begin SUPPLIED MATERIAL

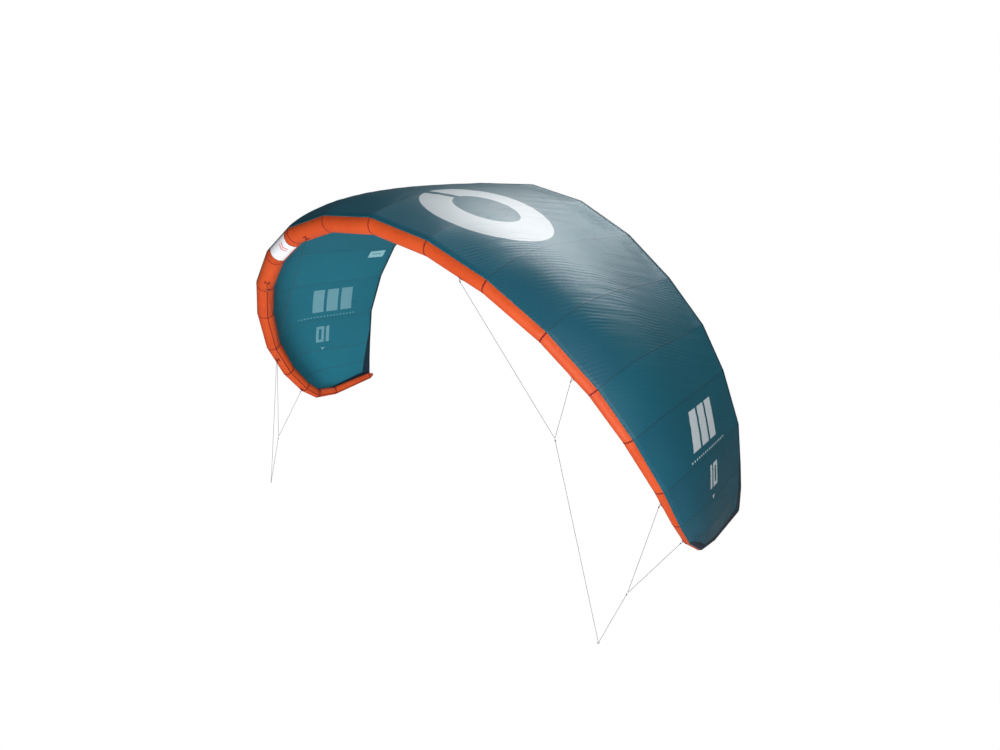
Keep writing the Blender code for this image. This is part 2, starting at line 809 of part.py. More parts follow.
def add_valve_cap(centre, normal, along):
    """Plug: a lid on the neck with a short stem in its bore. It hinges at the rim."""
    under = VALVE_NECK_HEIGHT + JOINT_GAP
    profile = (
        (0.0, under - VALVE_STEM_LENGTH),
        (VALVE_STEM_RADIUS, under - VALVE_STEM_LENGTH),
        (VALVE_STEM_RADIUS, under),
        (VALVE_CAP_RADIUS, under),
        (VALVE_CAP_RADIUS, under + VALVE_CAP_HEIGHT - VALVE_CAP_BEVEL),
        (VALVE_CAP_RADIUS - VALVE_CAP_BEVEL, under + VALVE_CAP_HEIGHT),
        (0.0, under + VALVE_CAP_HEIGHT),
    )
    points, faces = closed_turned_solid(profile, centre, normal, along, VALVE_SIDES)
    hinge = centre + normal * under - along * VALVE_CAP_RADIUS
    cap = add_mesh("valve_cap", points, faces, "valve_orange", -1, hinge)
    face_outwards(cap)
    smooth(cap)


def add_label_band():
    step = 360.0 / TUBE_SIDES
    first = FLAT_DEG - step * 3.5
    corners = [first + step * turn for turn in range(8)]
    inside = [angle for angle in corners if BAND_DEG[0] + 1 < angle < BAND_DEG[1] - 1]
    angles = [BAND_DEG[0], *inside, BAND_DEG[1]]
    points, faces = wrapped_patch(BAND_SEGMENT, BAND_SHARES, angles, BAND_LIFT, BAND_THICKNESS)
    band = add_mesh("label_band", points, faces, "band_white", -1)
    face_outwards(band)
    smooth(band)


def build():
    clear_scene()
    for side, wing in ((1, "right"), (-1, "left")):
        add_tubes(side, wing)
        add_end_cap(side, wing)
        add_canopy(side, wing)
        for number in range(len(TAB_PLACES)):
            add_tab(number, side, wing)
        add_bridle(side, wing)
    bladder = add_bladder()
    valve_tube = bpy.data.objects[f"le_segment_{VALVE_SEGMENT}_left"]
    add_valve(bladder, valve_tube)
    add_label_band()


build()
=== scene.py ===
"""Looks of the kitesurf kite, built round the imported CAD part.

+X is spanwise, +Y runs from the leading edge back to the trailing edge, +Z is up.
The design constants and formulas of the tube, the canopy and the bridle are those of the CAD part.
"""

import json
from math import cos, degrees, exp, pi, radians, sin

import bmesh
import bpy
import numpy as np
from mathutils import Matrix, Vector

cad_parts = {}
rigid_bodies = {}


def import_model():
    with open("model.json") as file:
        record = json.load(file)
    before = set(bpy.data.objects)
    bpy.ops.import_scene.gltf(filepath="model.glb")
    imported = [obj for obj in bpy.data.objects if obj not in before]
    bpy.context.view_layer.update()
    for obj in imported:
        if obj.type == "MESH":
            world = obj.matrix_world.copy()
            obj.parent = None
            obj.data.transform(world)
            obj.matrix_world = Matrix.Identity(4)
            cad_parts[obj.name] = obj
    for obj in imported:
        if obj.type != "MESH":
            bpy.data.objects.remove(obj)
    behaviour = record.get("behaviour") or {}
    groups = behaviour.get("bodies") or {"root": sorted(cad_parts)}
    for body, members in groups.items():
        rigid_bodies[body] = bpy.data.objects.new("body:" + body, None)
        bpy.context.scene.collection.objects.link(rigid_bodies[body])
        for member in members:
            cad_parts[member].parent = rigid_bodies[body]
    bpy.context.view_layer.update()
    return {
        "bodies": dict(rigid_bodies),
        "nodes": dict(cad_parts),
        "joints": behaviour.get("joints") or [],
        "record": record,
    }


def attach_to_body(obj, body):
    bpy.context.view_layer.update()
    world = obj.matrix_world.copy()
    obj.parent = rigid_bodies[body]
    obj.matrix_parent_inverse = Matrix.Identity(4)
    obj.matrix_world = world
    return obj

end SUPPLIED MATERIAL

### EXERCISE DESCRIPTION
Output every line above without altering anything.

### TASK SOLUTION
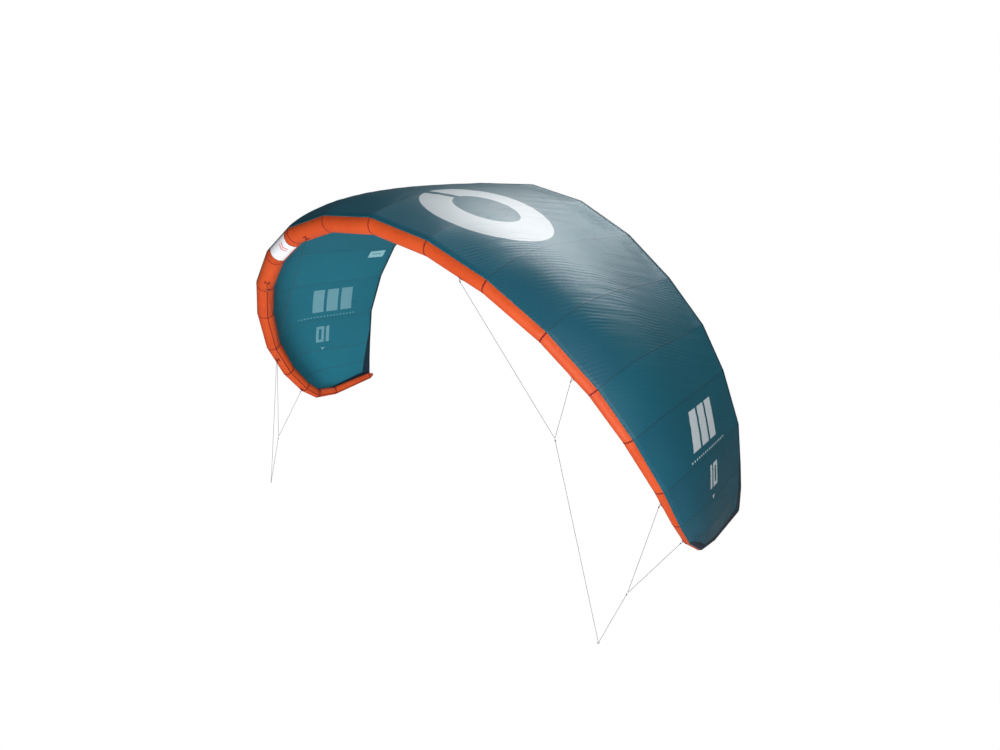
Keep writing the Blender code for this image. This is part 2, starting at line 809 of part.py. More parts follow.
def add_valve_cap(centre, normal, along):
    """Plug: a lid on the neck with a short stem in its bore. It hinges at the rim."""
    under = VALVE_NECK_HEIGHT + JOINT_GAP
    profile = (
        (0.0, under - VALVE_STEM_LENGTH),
        (VALVE_STEM_RADIUS, under - VALVE_STEM_LENGTH),
        (VALVE_STEM_RADIUS, under),
        (VALVE_CAP_RADIUS, under),
        (VALVE_CAP_RADIUS, under + VALVE_CAP_HEIGHT - VALVE_CAP_BEVEL),
        (VALVE_CAP_RADIUS - VALVE_CAP_BEVEL, under + VALVE_CAP_HEIGHT),
        (0.0, under + VALVE_CAP_HEIGHT),
    )
    points, faces = closed_turned_solid(profile, centre, normal, along, VALVE_SIDES)
    hinge = centre + normal * under - along * VALVE_CAP_RADIUS
    cap = add_mesh("valve_cap", points, faces, "valve_orange", -1, hinge)
    face_outwards(cap)
    smooth(cap)


def add_label_band():
    step = 360.0 / TUBE_SIDES
    first = FLAT_DEG - step * 3.5
    corners = [first + step * turn for turn in range(8)]
    inside = [angle for angle in corners if BAND_DEG[0] + 1 < angle < BAND_DEG[1] - 1]
    angles = [BAND_DEG[0], *inside, BAND_DEG[1]]
    points, faces = wrapped_patch(BAND_SEGMENT, BAND_SHARES, angles, BAND_LIFT, BAND_THICKNESS)
    band = add_mesh("label_band", points, faces, "band_white", -1)
    face_outwards(band)
    smooth(band)


def build():
    clear_scene()
    for side, wing in ((1, "right"), (-1, "left")):
        add_tubes(side, wing)
        add_end_cap(side, wing)
        add_canopy(side, wing)
        for number in range(len(TAB_PLACES)):
            add_tab(number, side, wing)
        add_bridle(side, wing)
    bladder = add_bladder()
    valve_tube = bpy.data.objects[f"le_segment_{VALVE_SEGMENT}_left"]
    add_valve(bladder, valve_tube)
    add_label_band()


build()
=== scene.py ===
"""Looks of the kitesurf kite, built round the imported CAD part.

+X is spanwise, +Y runs from the leading edge back to the trailing edge, +Z is up.
The design constants and formulas of the tube, the canopy and the bridle are those of the CAD part.
"""

import json
from math import cos, degrees, exp, pi, radians, sin

import bmesh
import bpy
import numpy as np
from mathutils import Matrix, Vector

cad_parts = {}
rigid_bodies = {}


def import_model():
    with open("model.json") as file:
        record = json.load(file)
    before = set(bpy.data.objects)
    bpy.ops.import_scene.gltf(filepath="model.glb")
    imported = [obj for obj in bpy.data.objects if obj not in before]
    bpy.context.view_layer.update()
    for obj in imported:
        if obj.type == "MESH":
            world = obj.matrix_world.copy()
            obj.parent = None
            obj.data.transform(world)
            obj.matrix_world = Matrix.Identity(4)
            cad_parts[obj.name] = obj
    for obj in imported:
        if obj.type != "MESH":
            bpy.data.objects.remove(obj)
    behaviour = record.get("behaviour") or {}
    groups = behaviour.get("bodies") or {"root": sorted(cad_parts)}
    for body, members in groups.items():
        rigid_bodies[body] = bpy.data.objects.new("body:" + body, None)
        bpy.context.scene.collection.objects.link(rigid_bodies[body])
        for member in members:
            cad_parts[member].parent = rigid_bodies[body]
    bpy.context.view_layer.update()
    return {
        "bodies": dict(rigid_bodies),
        "nodes": dict(cad_parts),
        "joints": behaviour.get("joints") or [],
        "record": record,
    }


def attach_to_body(obj, body):
    bpy.context.view_layer.update()
    world = obj.matrix_world.copy()
    obj.parent = rigid_bodies[body]
    obj.matrix_parent_inverse = Matrix.Identity(4)
    obj.matrix_world = world
    return obj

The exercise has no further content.